After seeing the photos of E. Howard Hunt in Coup d’Etat, Thornley became convinced that Gary Kirstein, his Nazi co-conspirator in New Orleans, was actually Hunt in deep cover. Around this time, he also began to describe having heard auditory hallucinations during his time in the Marines, the result of a government implant left at the base of his skull during his brainwashing at the hands of MK-Ultra.
Bringing these two “facts” together led Thornley to start wondering if he had maybe been an unwitting conspirator, after all, a mind-controlled slave of Hunt.

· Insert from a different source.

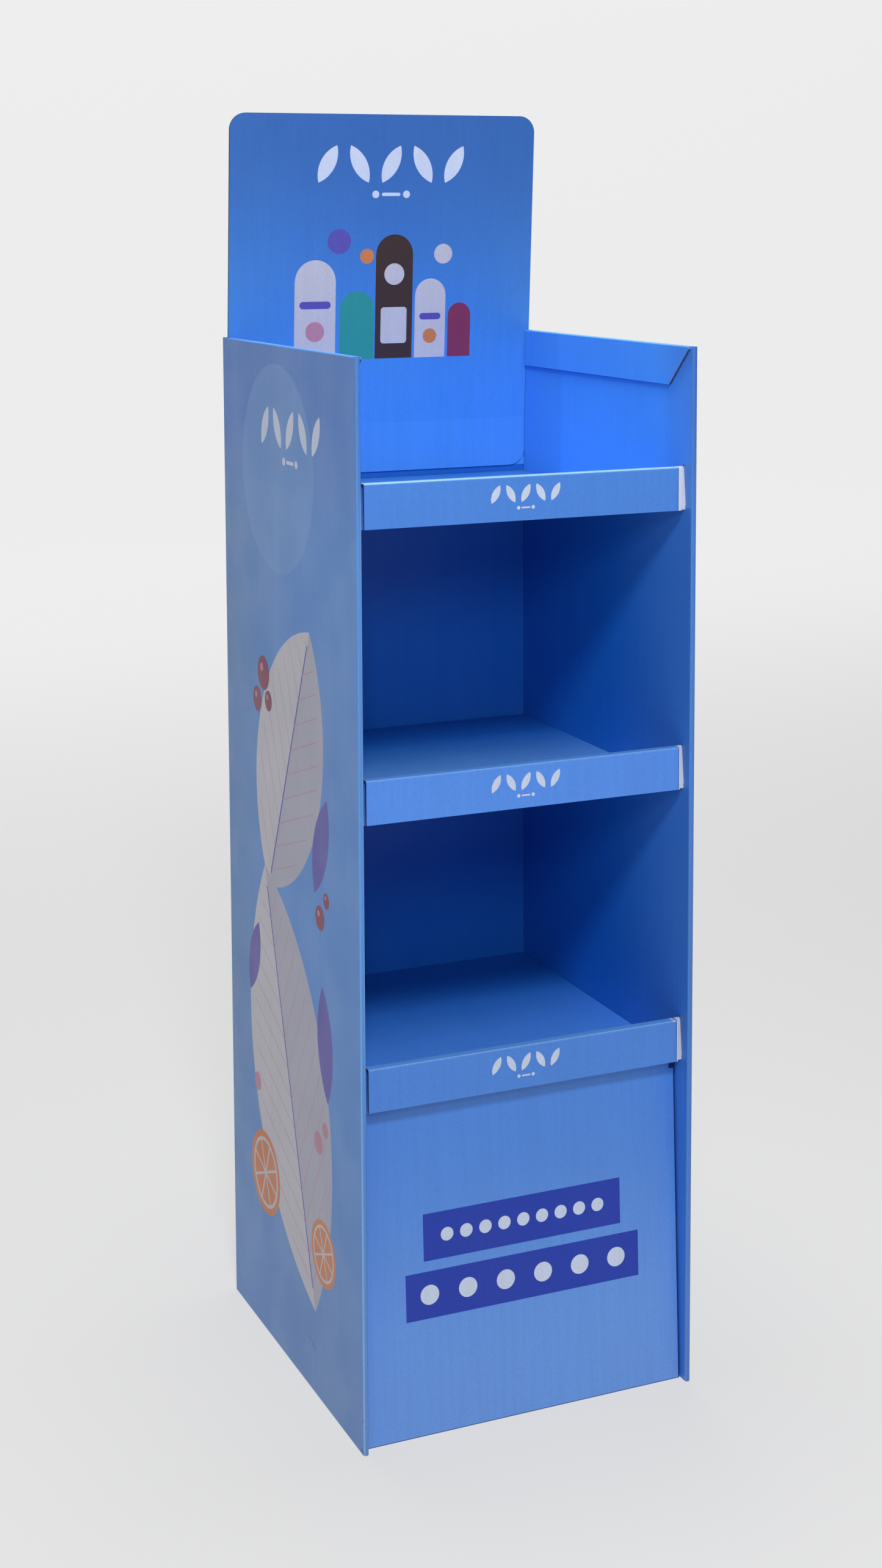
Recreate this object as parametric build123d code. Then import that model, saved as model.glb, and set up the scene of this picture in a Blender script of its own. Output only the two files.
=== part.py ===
from build123d import *
import os
from math import radians, tan

# Corrugated board and how closely the pieces are cut to each other
board = 2.8
layer_gap = 0.4
crease_radius = 1.2
case_fold_radius = 2.4
seat_gap = 0.3
side_gap = 0.4

# Outer case: a back and two doubled side walls, open at the front, the top and the floor
case_width = 400.0
case_depth = 430.0
case_height = 1180.0

# Flaps rolled over the tops of the side walls
flap_drop = 44.0
flap_front_setback = 5.0
flap_slant = 43.0
flap_back_setback = 11.6

# Header card, measured up from the floor of the top shelf
header_foot_gap = 8.0
header_height = 432.0
header_corner = 20.0
header_glue_height = 60.0
header_lean_angle = 3.7
header_shoulder = 3.2

# Shelves, spaced evenly from the floor of the lowest to the floor of the highest
shelf_count = 3
base_height = 378.0
top_bay_height = 177.0
lip_height = 45.0
lip_recess = 11.0
lip_lean = 5.0
lip_setback = 7.0
rear_flange = 35.0

# Tabs that hook the shelves into slots in the inner walls
tab_end_margin = 2.0
slot_clearance = 0.3
slot_headroom = 3.0
rear_tab_length = 40.0
rear_tab_inset = 60.0

# Front panel of the base
panel_recess = 12.0
panel_lean = 18.0
panel_side_gap = 1.5
panel_side_flange = 45.0
panel_top_flange = 60.0
panel_notch_width = 9.0
panel_notch_height = 8.0

# Planes and faces that several pieces share
wall = 2 * board + layer_gap
front = -case_depth / 2
back = case_depth / 2
outer_side = case_width / 2
inner_side = outer_side - wall
back_face = back - board
flap_thickness = wall + layer_gap + board
flap_face = outer_side - flap_thickness
flap_root = case_height - wall
flap_front = front + flap_front_setback
flap_back = back_face - flap_back_setback
tab_tip = inner_side + board
shelf_half_width = inner_side - side_gap
lip_half_width = inner_side - lip_setback

top_shelf = case_height - top_bay_height
bay_pitch = (top_shelf - base_height) / (shelf_count - 1)
floors = [base_height + bay_pitch * level for level in range(shelf_count)]

lip_face = front + lip_recess
upstand_foot = lip_face + wall
upstand_head = upstand_foot + lip_lean
upstand_rise = Vector(lip_lean, lip_height).normalized()
upstand_reverse = Vector(-upstand_rise.Y, upstand_rise.X)


def left_normal(start, end):
    """Unit vector to the left of a walk from start to end."""
    along = (Vector(*end) - Vector(*start)).normalized()
    return Vector(-along.Y, along.X)


def board_section(printed_line, fold_radius=crease_radius):
    """Section of a board that lies on the left of its printed line, with each fold's outside rounded."""
    printed = [Vector(*point) for point in printed_line]
    normals = [left_normal(*leg) for leg in zip(printed_line, printed_line[1:])]
    unprinted = [printed[0] + normals[0] * board]
    fold_outsides = []
    for corner, into, out in zip(printed[1:], normals, normals[1:]):
        mitre = corner + (into + out) * (board / (1 + into.dot(out)))
        unprinted.append(mitre)
        turns_left = into.X * out.Y - into.Y * out.X > 0
        fold_outsides.append(corner if turns_left else mitre)
    unprinted.append(printed[-1] + normals[-1] * board)
    section = make_face(Polyline(*printed, *unprinted[::-1], close=True))
    rounded = [section.vertices().sort_by_distance(outside)[0] for outside in fold_outsides]
    return fillet(rounded, fold_radius)


def across(section, half_width):
    """Draws a side-view section out to both sides of the middle."""
    return extrude(Plane.YZ * section, half_width, both=True)


def span(x_range, y_range, z_range):
    """A block between two opposite corners, for cuts and plain tabs."""
    low = Vector(x_range[0], y_range[0], z_range[0])
    high = Vector(x_range[1], y_range[1], z_range[1])
    size = high - low
    return Pos(*((low + high) / 2)) * Box(*size)


def both_sides(right_hand):
    """A feature and its mirror image on the other side wall."""
    return [right_hand, mirror(right_hand, Plane.YZ)]


def upstand_point(floor, height):
    """Point on the printed side of the lip's upstand, at a height over the shelf's floor."""
    return Vector(upstand_foot + lip_lean * height / lip_height, floor + height)


def front_tab_outline(floor, grown, headroom):
    """Side view of the lip's end tab, or of its slot when it is grown by a clearance."""
    low = upstand_point(floor, tab_end_margin) - upstand_rise * grown
    high = upstand_point(floor, lip_height - tab_end_margin) + upstand_rise * (grown + headroom)
    to_printed = upstand_reverse * -grown
    to_reverse = upstand_reverse * (board + grown)
    corners = [low + to_printed, high + to_printed, high + to_reverse, low + to_reverse]
    return make_face(Polyline(*corners, close=True))


def roll_over_outline(floor):
    """Side view of all that lies in front of the lip's upstand."""
    past = upstand_rise * lip_recess
    low = upstand_point(floor, 0) + upstand_reverse * board - past
    high = upstand_point(floor, lip_height) + upstand_reverse * board + past
    return make_face(Polyline(low, high, (front, high.Y), (front, low.Y), close=True))


def between(section, x_low, x_high):
    """Draws a side-view section out between two distances from the middle."""
    return extrude(Plane.YZ.offset(x_low) * section, x_high - x_low)


def rear_tab_block(floor, x_low, x_high, grown):
    """Block of the rear tab, or of its slot when it is grown by a clearance."""
    tab_back = back_face - rear_tab_inset
    y_range = (tab_back - rear_tab_length - grown, tab_back + grown)
    return span((x_low, x_high), y_range, (floor - board - grown, floor + grown))


def make_top_flap():
    """Flap of the right wall, folded over the wall's top and down its inner face."""
    foot = case_height - flap_drop
    fold = [(outer_side, case_height), (flap_face, case_height)]
    section = board_section([(outer_side, flap_root), *fold, (flap_face, foot)])
    flap = extrude(Plane.XZ.offset(-flap_back) * section, flap_back - flap_front)
    slant = make_face(
        Polyline(
            (flap_front - board, case_height - board),
            (flap_front, case_height - board),
            (flap_front + flap_slant, foot),
            (flap_front + flap_slant, foot - board),
            (flap_front - board, foot - board),
            close=True,
        )
    )
    return flap - between(slant, flap_face - board, flap_face + board + layer_gap / 2)


def make_outer_case():
    """One sheet: back, sides, front edges and the inner walls folded back behind them."""
    liner_end = back_face - seat_gap
    right_half = [(outer_side, back), (outer_side, front), (inner_side, front), (inner_side, liner_end)]
    left_half = [(-x, y) for x, y in right_half]
    case = extrude(board_section(right_half[::-1] + left_half, case_fold_radius), case_height)
    # The inner walls stop under the rolled-over flaps, and the flaps continue the outer ones.
    room_above_liner = span(
        (inner_side - board, outer_side - board),
        (flap_front - layer_gap, back_face),
        (case_height - board - layer_gap, case_height + board),
    )
    room_for_fold = span(
        (outer_side - board, outer_side + board),
        (flap_front, flap_back),
        (flap_root, case_height + board),
    )
    case -= both_sides(room_above_liner) + both_sides(room_for_fold)
    case += both_sides(make_top_flap())
    for floor in floors:
        front_outline = front_tab_outline(floor, slot_clearance, slot_headroom)
        front_slot = between(front_outline, inner_side - board, tab_tip)
        rear_slot = rear_tab_block(floor, inner_side - board, tab_tip, slot_clearance)
        case -= both_sides(front_slot) + both_sides(rear_slot)
    return case


def make_header_card():
    """Flat card, glued low down to the back, leaning forward above that and widest over the side walls."""
    glued_face = back_face - board
    foot = top_shelf + header_foot_gap
    bend = foot + header_glue_height
    top = foot + header_height
    lean = (top - bend) * tan(radians(header_lean_angle))
    foot_half_width = inner_side - side_gap
    head_half_width = foot_half_width + header_shoulder
    card = across(
        board_section([(glued_face - lean, top), (glued_face, bend), (glued_face, foot)]),
        head_half_width,
    )
    # The outline has its origin in the card's middle, and it widens at the tops of the side walls.
    shoulders = case_height - (foot + top) / 2
    over_walls = Pos(0, shoulders + header_height / 2) * Rectangle(case_width, header_height)
    head_outline = RectangleRounded(2 * head_half_width, header_height, header_corner)
    foot_outline = RectangleRounded(2 * foot_half_width, header_height, header_corner)
    silhouette = (head_outline & over_walls) + (foot_outline - over_walls)
    middle = Plane((0, back, (foot + top) / 2), x_dir=(1, 0, 0), z_dir=(0, -1, 0))
    return card & extrude(middle * silhouette, case_depth)


def make_shelf(floor):
    """One sheet: rear flange, floor and a front lip that rolls over and hangs down in front."""
    rim = floor + lip_height
    rear = back_face - seat_gap
    tray = [(rear, floor - rear_flange), (rear, floor), (upstand_foot, floor)]
    lip = [(upstand_head, rim), (lip_face, rim), (lip_face, floor - board)]
    shelf = across(board_section(tray + lip), shelf_half_width)
    # The rolled-over part stops short of the walls, and the ends of the upstand go on into them.
    bare_end = between(roll_over_outline(floor), lip_half_width, inner_side)
    front_tab = between(front_tab_outline(floor, 0, 0), shelf_half_width, tab_tip)
    rear_tab = rear_tab_block(floor, shelf_half_width, tab_tip, 0)
    shelf -= both_sides(bare_end)
    return shelf + both_sides(front_tab) + both_sides(rear_tab)


def make_base_front_panel():
    """Leaning front panel with flanges folded back at its sides and under the lowest shelf."""
    top = base_height - board - seat_gap
    foot_face = front + panel_recess
    head_face = foot_face + panel_lean
    half_width = inner_side - panel_side_gap
    printed_line = [(head_face + panel_top_flange, top), (head_face, top), (foot_face, 0)]
    panel = across(board_section(printed_line), half_width)
    below_floor = span((-half_width, half_width), (foot_face - board, head_face), (-board, 0))
    flange_outline = make_face(
        Polyline(
            (foot_face, 0),
            (head_face, top - panel_notch_height),
            (head_face + panel_side_flange, top - panel_notch_height),
            (foot_face + panel_side_flange, 0),
            close=True,
        )
    )
    flange = between(flange_outline, half_width - board, half_width)
    notch = span(
        (half_width - panel_notch_width, half_width + board),
        (foot_face, head_face + panel_top_flange + board),
        (top - panel_notch_height, top + board),
    )
    panel += both_sides(flange)
    return panel - both_sides(notch) - below_floor


def write_parts():
    shelf_names = ["shelf_bottom", "shelf_middle", "shelf_top"]
    parts = {
        "outer_case": make_outer_case(),
        "header_card": make_header_card(),
        "base_front_panel": make_base_front_panel(),
    }
    for name, floor in zip(shelf_names, floors):
        parts[name] = make_shelf(floor)
    os.makedirs("parts", exist_ok=True)
    for name, shape in parts.items():
        export_step(shape, f"parts/{name}.step")


write_parts()
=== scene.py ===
import math
from functools import cached_property

import bpy
from bpy.props import FloatProperty, FloatVectorProperty, PointerProperty
from mathutils import Matrix, Vector


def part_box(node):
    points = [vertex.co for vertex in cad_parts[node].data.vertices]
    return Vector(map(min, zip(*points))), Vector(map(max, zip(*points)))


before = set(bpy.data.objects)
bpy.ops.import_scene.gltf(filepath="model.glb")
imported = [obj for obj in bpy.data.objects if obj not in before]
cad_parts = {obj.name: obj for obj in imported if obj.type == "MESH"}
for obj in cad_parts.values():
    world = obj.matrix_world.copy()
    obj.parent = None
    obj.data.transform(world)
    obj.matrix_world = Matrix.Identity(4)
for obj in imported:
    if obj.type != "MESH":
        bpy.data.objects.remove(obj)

bl_info = {
    "name": "Cardboard floor display",
    "version": (1, 0, 0),
    "blender": (4, 5, 0),
    "location": "3D View > Sidebar > Floor display",
    "description": "Prints and finishes the folded sheets of a cardboard floor display",
    "category": "Object",
}

MM = 0.001
SHELF_NODES = ("shelf_top", "shelf_middle", "shelf_bottom")

CASE_LOW, CASE_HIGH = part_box("outer_case")
HEADER_LOW, HEADER_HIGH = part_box("header_card")
PANEL_LOW, PANEL_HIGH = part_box("base_front_panel")
SHELF_LOW, SHELF_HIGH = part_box("shelf_top")

# Doubled side walls, the flaps that are rolled over their tops, and a line in the top bay behind which
# its walls are a little darker
WALL = 6 * MM
FLAP_FRONT = CASE_LOW.y + 5 * MM
FLAP_BACK = CASE_HIGH.y - 14.4 * MM
FLAP_WIDTH = 9.2 * MM
TOP_BAY_TONE_LINE = 107 * MM

# A shelf's floor lies over the foot of its own box by the height of its rear flange
REAR_FLANGE = 35 * MM
TOP_TRAY = SHELF_LOW.z + REAR_FLANGE

# Half the width of the lips, how much of their right ends is bare, and a torn spot on the lowest
LIP_END = 187 * MM
BARE_ENDS = {"shelf_top": 4.2 * MM, "shelf_middle": 1.4 * MM, "shelf_bottom": 1.6 * MM}
TORN_SPOT = 182.4 * MM

# Painted shade as a dark notch at the right top corner of the base panel
NOTCH_SIDE = 185.5 * MM
NOTCH_DEPTH = 14 * MM

# Heights between which the blue gets paler toward the floor, as painted light from the floor
FLOOR_LIGHT_FADE = (0.40, 0.02)

# A face looks one way past the first part of its normal, and straight that way past the second
LOOKS = 0.5
LOOKS_STRAIGHT = 0.7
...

He also started wondering if Discordianism was a CIA front, perpetrated by himself and his closest friends as a result of MK-Ultra mind control.
All of this came to light in 1992, when Thornley did an interview for A Current Affair, a popular television magazine. Between his 1970s revelations and the interview, he had come up with a number of theories explaining his involvement with the assassination and with U.S. Intelligence, including one where he was a product of a secret Nazi breeding program, which he learned through what he said was his “way of communicating with- I guess it’s the Intelligence community” by way of coded messages.
Kerry Wendell Thornley died in 1998 in Atlanta, Georgia, leaving behind him a convoluted heap of delusions, pranks, theories, and a new religion. In the midst of all of his delusional paranoia, he had managed to alienate his friends and accuse Robert Anton Wilson of being a CIA operative. I’m sure he left a lesson for us somewhere in there, but I can’t quite put my finger on it.
Most important of all though, he left us with a nagging voice in the back of our heads, telling us that maybe our most revered heroes are actually a part of the conspiracy, leading us around by our noses and turning us all into dupes.
Or he was just a crazy person in New Orleans at the wrong time.
Or (and here’s the one I like) it’s all some kind of elaborate Discordian initiation, where I solve a series of increasingly complex riddles that ultimately lead nowhere. I think I should be expecting a call from the Illuminati at any time.